Use the form whenever a student is first cleared, when training content changes, or when your program requires periodic reauthorization. Many labs also re-run it after a long gap in use or after an incident. If your program has a local cadence, add an authorization expiration or review date as a customization.

Does this replace hands-on training or supervision?

No. The form records that training and a supervised demonstration already happened; it does not replace them. A student should not be marked authorized until the instructor has observed proper lift operation and verified the required safety steps, including mechanical locks where applicable.

What should be customized for our lab?

Add the specific lift type, shop rules, required PPE, lockout steps, and any course-specific competency criteria. You can also add a field for authorization expiration, a second reviewer, or a checklist of lift tasks the student is allowed to perform. Keep the form focused on the minimum necessary information needed to authorize safe use.

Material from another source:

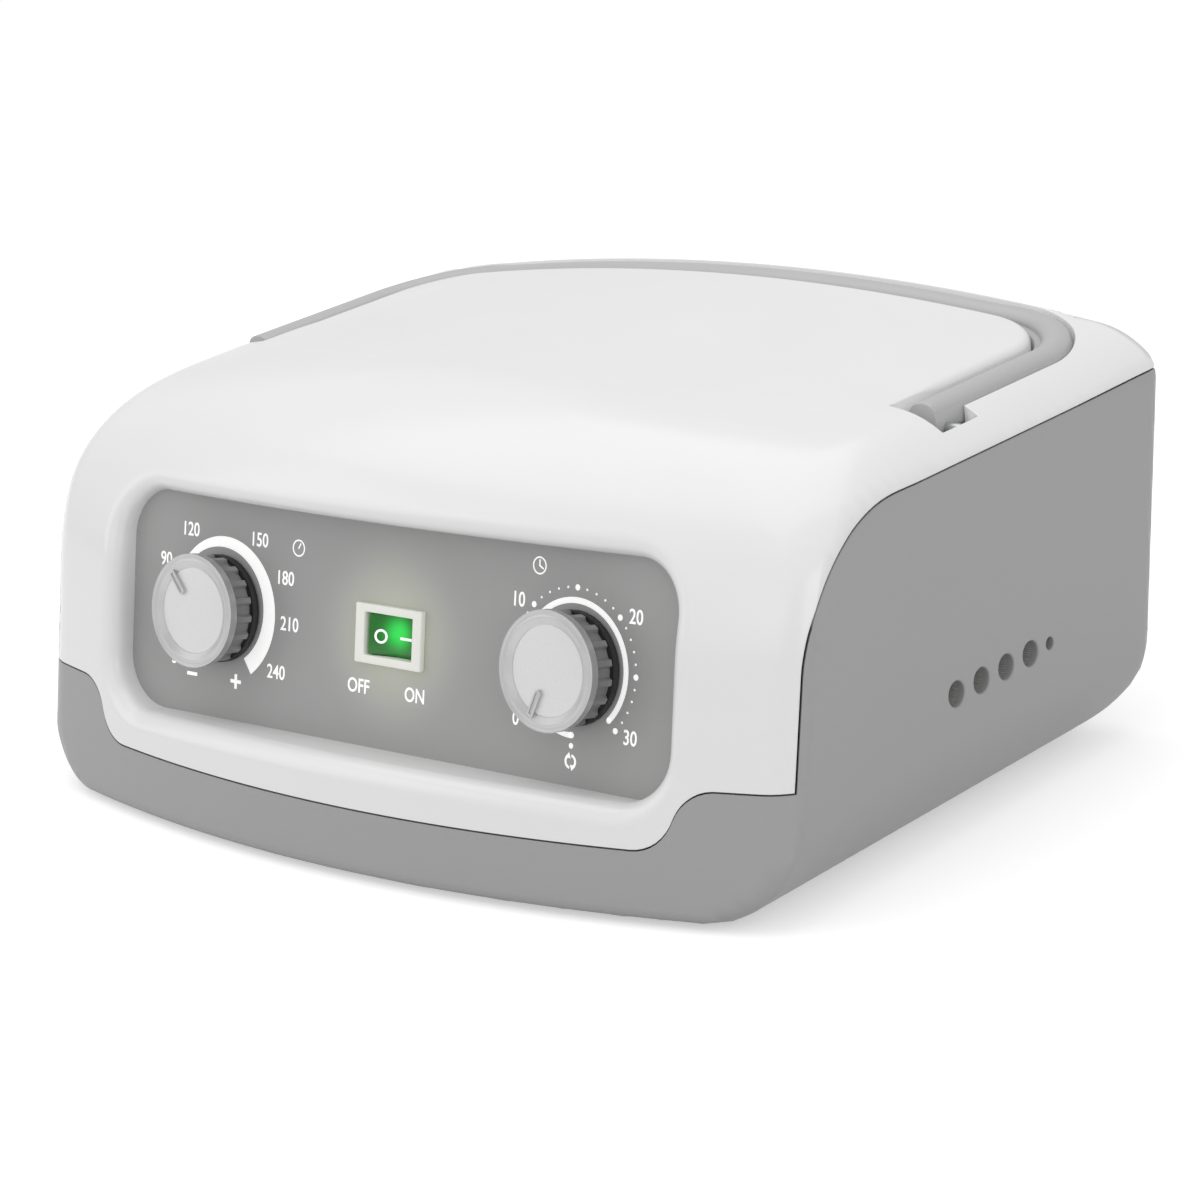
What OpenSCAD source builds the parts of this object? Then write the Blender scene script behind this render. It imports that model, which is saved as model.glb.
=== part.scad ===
// Table-top air compression pump: a two-part casing with a control panel, a
// folding handle, a four-port air distributor and a diaphragm compressor.
// Millimetres. X to the right, Y to the back, Z up. The origin is on the table
// under the middle of the casing.

/* [Body] */
// Overall width of the casing
body_w = 280; // [270:1:300]
// Depth from the foot of the bowed front to the top of the back wall
body_d = 205; // [200:1:220]
// Height of the crown above the table
body_h = 122; // [120:1:130]
// Wall thickness of both casings
wall = 2.5; // [2:0.1:3]
// Radius of the bowed front in plan
front_bow_r = 485; // [440:5:600]
// Lean of the front face, in degrees
front_lean = 13; // [11:0.5:15]
// Lean of the back wall, in degrees
back_lean = 11; // [8:0.5:13]
// Radius of the shoulder between front and top
shoulder_r = 70; // [60:1:74]
// Radius of the crowned top, across the casing
crown_r = 780; // [700:10:1000]
// Radius where the top turns down to the sides
edge_r = 28; // [24:1:32]
// Radius of the lower corners
corner_r = 25; // [20:1:28]
// Radius of the rear top edge
rear_edge_r = 5; // [3:0.5:6]
// Radius of the upright rear corners
rear_corner_r = 8; // [5:0.5:10]

/* [Seam] */
// Depth of the seam along the sides and the back below the crown
seam_drop = 22; // [20:0.5:26]
// Height of the seam along the middle of the front
seam_low_z = 19.5; // [17:0.5:21]
// Height of the seam at the front corners
seam_corner_z = 35.8; // [33:0.5:38]
// Distance of the ends of the front seam's low stretch inside the panel's ends
seam_low_in = 7.5; // [4:0.5:12]
// Radius of the two bends of the front seam
seam_bend_r = 12; // [9:0.5:14]
// Radius of the bend of the side seam
seam_side_r = 46; // [40:1:50]
// Distance of the side seam behind the front face, at the corners
seam_side_in = 2.5; // [2:0.1:4]
// Height of the crown's edge above the seam
seam_under = 0.6; // [0.5:0.1:1]
// Gap between the two casings
seam_gap = 0.4; // [0.2:0.1:0.8]

/* [Control panel] */
// Width of the panel opening
panel_w = 207; // [200:1:212]
// Distance of the panel opening's top edge below the crown
panel_top_in = 32.1; // [31:0.1:34]
// Height of the panel opening's bottom edge
panel_low_z = 28.3; // [27.5:0.1:29.5]
// Corner radius of the panel opening
panel_r = 15; // [10:1:20]
// Thickness of the panel plate
panel_t = 2; // [1.5:0.1:2.5]
// Width of the rim that the panel is screwed to
panel_rim = 5.5; // [5:0.1:7]
// Distance of the panel's middle behind the foot of the front
panel_back = 33.8; // [32:0.2:36]
// Lean of the panel, in degrees
panel_lean = 13.8; // [12:0.1:15]

/* [Knobs] */
// Distance of each knob from the middle
knob_x = 66.7; // [64:0.1:69]
// Radius of the knob's cap
cap_r = 16.2; // [15:0.1:17]
// Thickness of the cap
cap_t = 2.5; // [2:0.1:3]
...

Can this be used with digital signatures and audit trails?

Yes. The instructor signature field can be mapped to an e-signature field, and the submission details can create an audit trail of who submitted the form and when. If your workflow stores student records, make sure access is limited to staff who need the information and that retention rules are defined.

What are the most common mistakes when using this form?

The most common issues are marking students authorized before a supervised demonstration is complete, leaving the competency notes blank, or failing to specify the authorization scope. Another frequent mistake is collecting extra personal data that is not needed for the authorization decision. Keep the fields tied to training, observation, and sign-off.

How is this better than a paper sign-off sheet or email approval?

A structured form gives you consistent fields, clearer validation, and a better record of what was checked before authorization. Compared with ad-hoc email approval, it reduces missed details like training date, mechanical-lock verification, or scope limits. It also makes it easier to review records later if a safety question comes up.